Analisis film ini bisa dimulai dengan mengomentari penyampaian pesan film. “The Boy in the Striped Pyjamas” menggambarkan dampak destruktif perang dan rasisme dengan cara yang amat jelas. Film ini mengingatkan penonton bahwa kebencian, prasangka, dan ketidakadilan dapat berdampak sangat buruk pada kehidupan dan hubungan kita dengan sesama manusia.

Satu aspek penting yang diperhatikan dalam film ini adalah kontras antara dua dunia yang berbeda. Bruno hidup dalam keluarga Jerman yang kaya dan kehidupan yang terpencil, sementara Shmuel hidup dalam penderitaan dan kematian di kamp konsentrasi. Kontras ini digambarkan melalui perbedaan cara mereka berpakaian, tinggal, dan masyarakat di sekitar mereka. Ini memberikan ruang pemikiran bagi penonton untuk merenungkan kesenjangan dan ketidakadilan sosial yang ada saat itu.
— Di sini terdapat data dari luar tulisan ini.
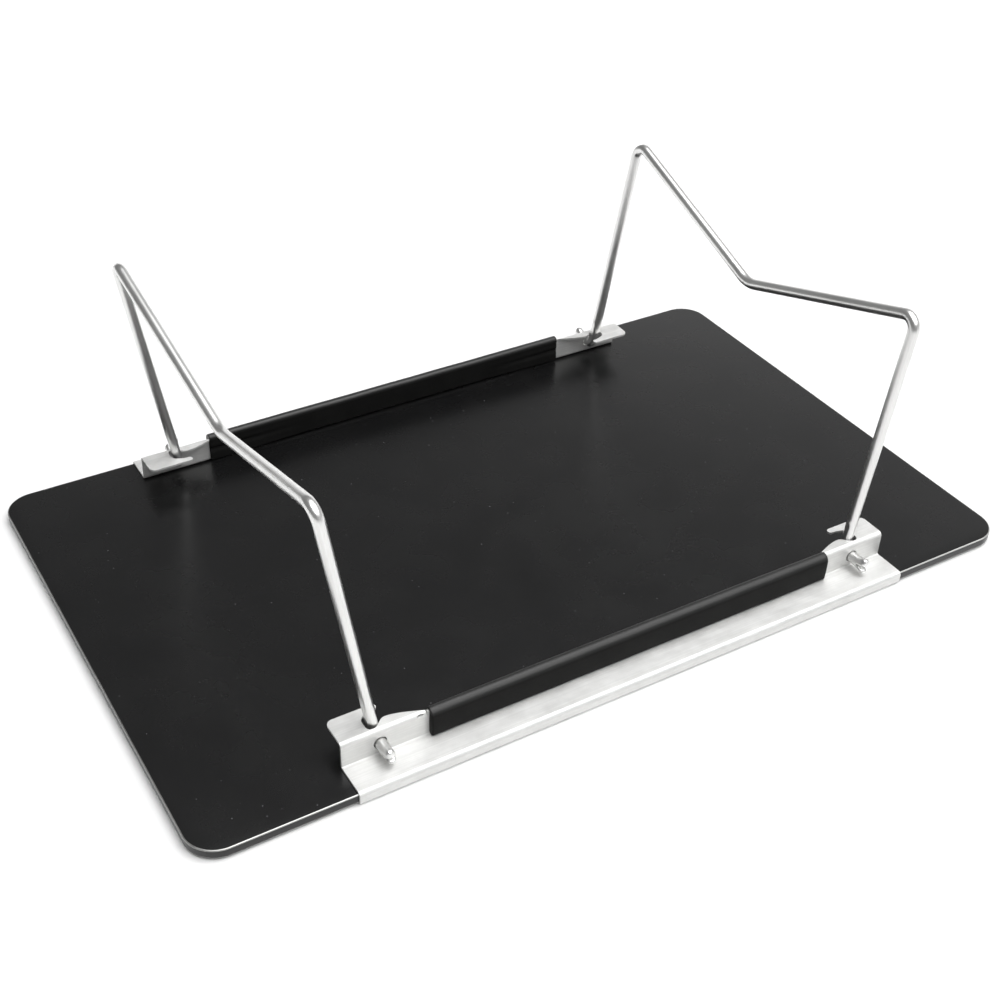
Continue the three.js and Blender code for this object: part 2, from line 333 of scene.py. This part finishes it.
def make_plate(face, rim):
    """The plate: black faces and walls, and a bright rounded bevel round both rims."""
    quarter = arc((0, 0), PLATE_BEVEL, 0, 90, PLATE_RIM_STEPS)
    upper = [(PLATE_HIGH.z - PLATE_BEVEL + z, PLATE_BEVEL - x) for x, z in quarter]
    lower = [(PLATE_LOW.z + PLATE_BEVEL - z, PLATE_BEVEL - x) for x, z in reversed(quarter)]
    bm = bmesh.new()
    rings = [
        [bm.verts.new((x, y, z)) for x, y in plate_outline(inset)] for z, inset in lower + upper
    ]
    bm.faces.new(rings[0])
    bm.faces.new(rings[-1])
    for level, pair in enumerate(zip(rings, rings[1:])):
        before = len(bm.faces)
        add_walls(bm, *pair)
        bm.faces.ensure_lookup_table()
        for quad in bm.faces[before:]:
            quad.material_index = 0 if level == PLATE_RIM_STEPS else 1
    plate = make_object("plate", bm)
    plate.data.materials.append(face)
    plate.data.materials.append(rim)
    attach(plate, "base")
    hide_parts("base_plate")


# ---------------------------------------------------------------- rails

def rail_rows():
    """Middle line of the folded sheet in (y, z), and the row where the tab starts to bend."""
    wall_y = RAIL_HIGH.y - SHEET / 2
    hem_z = RAIL_LOW.z + SHEET / 2
    strip_z = PLATE_HIGH.z + SHEET_GAP + SHEET / 2
    flange_y = FLANGE_OUTER_Y - SHEET / 2
    tab_z = RAIL_HIGH.z - SHEET / 2
    corners = (
        (wall_y - HEM_DEPTH, hem_z),
        (wall_y, hem_z),
        (wall_y, strip_z),
        (flange_y, strip_z),
        (flange_y, tab_z),
        (RAIL_LOW.y - TAB_OVERHANG, tab_z),
    )
    rows = rounded_path(corners, (EDGE_BEND, EDGE_BEND, ROOT_BEND, TAB_BEND))
    return rows, len(rows) - BEND_STEPS - 2


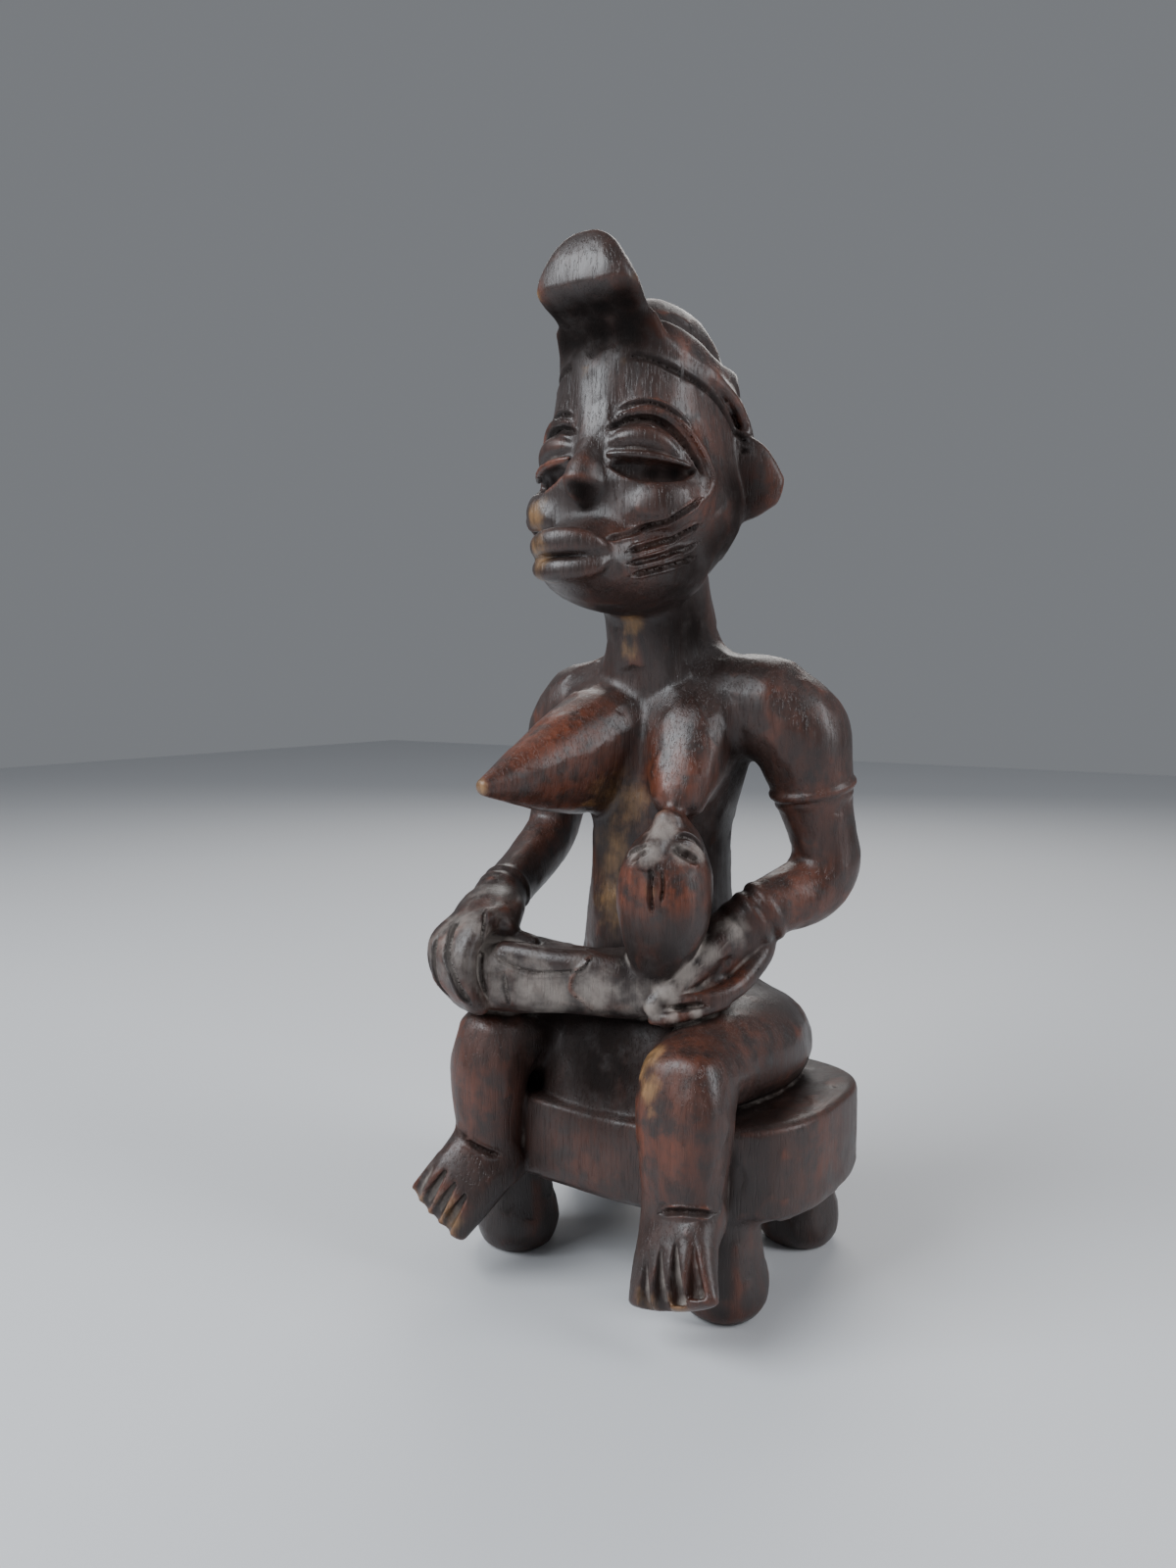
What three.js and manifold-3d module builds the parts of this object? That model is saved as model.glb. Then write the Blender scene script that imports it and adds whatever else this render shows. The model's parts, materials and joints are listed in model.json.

Selain itu, film ini menggambarkan pentingnya persahabatan dan empati. Persahabatan antara Bruno dan Shmuel menjadi fokus utama film ini. Meskipun mereka hidup dalam kondisi yang sangat berbeda, persahabatan mereka mengajarkan nilai-nilai tentang kedermawanan, solidaritas, dan menjauhkan diri dari prasangka yang salah.

Kritik yang sering dialamatkan ke film ini adalah bahwa beberapa adegan dan plotnya tidak realistis secara sejarah. Misalnya, sulit dipercaya bahwa seorang anak Jerman berusia delapan tahun bisa masuk ke dalam kamp konsentrasi tanpa mendapatkan kecurigaan dari penjaga atau orang dewasa lainnya. Namun, penting untuk diingat bahwa film ini adalah karya fiksi dan fokus utamanya adalah pada pesan yang ingin disampaikan daripada keakuratan sejarah.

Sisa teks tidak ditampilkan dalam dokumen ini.